Die Radeon Vega Frontier Edition taktet bei dem Nutzer in Spielen aufgrund des gesetzten Power Targets allerdings herunter, AMD selbst gibt 1.382 MHz als typischen Takt an. Möglicherweise deutet Koduri also an, dass die Radeon RX Vega ein höheres Power Target hat und entsprechend näher an den 1.600 MHz arbeitet, während die Radeon Vega Frontier Edition mit etwa 1.350 MHz in 3D-Titeln ohne Modifizierungen läuft. Da die vom Nutzer erstellten Benchmarks nach eigenen Aussagen bereits mit modifiziertem Power Target durchgeführt worden sind, wäre dies jedoch immer noch keine gute Nachricht.

Inwiefern ist der Frontier-Edition-Treiber für Spiele optimiert?

Nun gibt es noch eine weitere Möglichkeit: den Treiber. Der mit der Radeon Vega Frontier Edition genutzte Treiber ermöglicht einen Wechsel zwischen Profi- und Spiele-Modus per Software-Schalter. Im Moment macht es den Anschein, als würde dieser jedoch in erster Linie oder gar ausschließlich das Power-Target und die Lüfterkurve verändern.

Und so bleibt offen, in wie weit der „Prosumer-Treiber“ überhaupt sämtliche Spieleoptimierungen für Vega enthält. Denn es handelt sich um eine stark überarbeitete Architektur, sodass ein Großteil der alten Optimierungen in den bisherigen Radeon-Treibern nicht mehr funktionieren und neu entwickelt werden dürften. Gerüchten zufolge ist das ein wesentlicher Grund für die Verzögerungen bei Vega.

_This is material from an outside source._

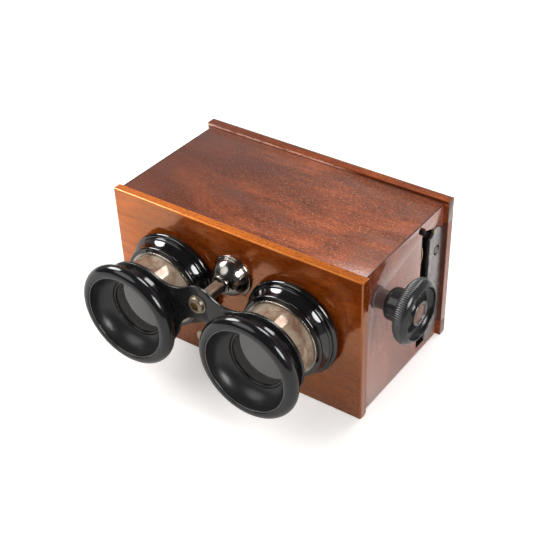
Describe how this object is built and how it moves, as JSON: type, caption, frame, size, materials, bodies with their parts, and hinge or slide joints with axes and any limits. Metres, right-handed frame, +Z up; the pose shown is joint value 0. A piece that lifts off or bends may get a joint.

Eine weitere Frage: Laufen alle neuen Hardware-Features schon?

Darüber hinaus stellt sich die Frage, in wie weit die neuen Hardware-Features von Vega in Spielen überhaupt schon aktiviert sind. So ist es zum Beispiel möglich, dass der Draw Stream Binning Rasterizer – und damit einer der wichtigsten Änderungen in Vega – noch gar nicht genutzt wird. Einen Fallback-Modus auf die alte Methode muss es geben, denn nicht in allen Spielen funktioniert die neue Technik. Möglicherweise kommt er aktuell noch immer zum Einsatz, oder zumindest in den genutzten Programmen. Für diese Theorie spricht, dass die bisherigen Benchmarks eher einer auf 1,6 GHz übertakteten Fiji-GPU entsprechen – und ohne Optimierungen an der Architektur lässt sich Vega theoretisch auf dieselben 4.096 Shader reduzieren.

Zu guter Letzt sollte man nicht vergessen, dass auf der Radeon Vega Frontier Edition die ECC-Speicherkorrektur aktiviert ist, die auf der Radeon RX Vega nicht genutzt werden wird. Diese erhöht die Latenz und kostet etwas Leistung. Wie viel genau? Auch das bleibt unbekannt.

Wirkliche Gewissheit wird es erst mit der Radeon RX Vega geben

Derzeit heißt es, Spiele-Benchmark-Ergebnisse der Radeon Vega Frontier Edition bis zum Erscheinen der Radeon RX Vega mit einer großen Portion Vorsicht zu genießen, gleichzeitig aber die in Vega gesetzten Erwartungen zu dämpfen – auch AMDs Umgang mit dem Thema Spieleleistung von Vega gebietet das. In rund einem Monat sollten aber endlich alle Fragen geklärt sein.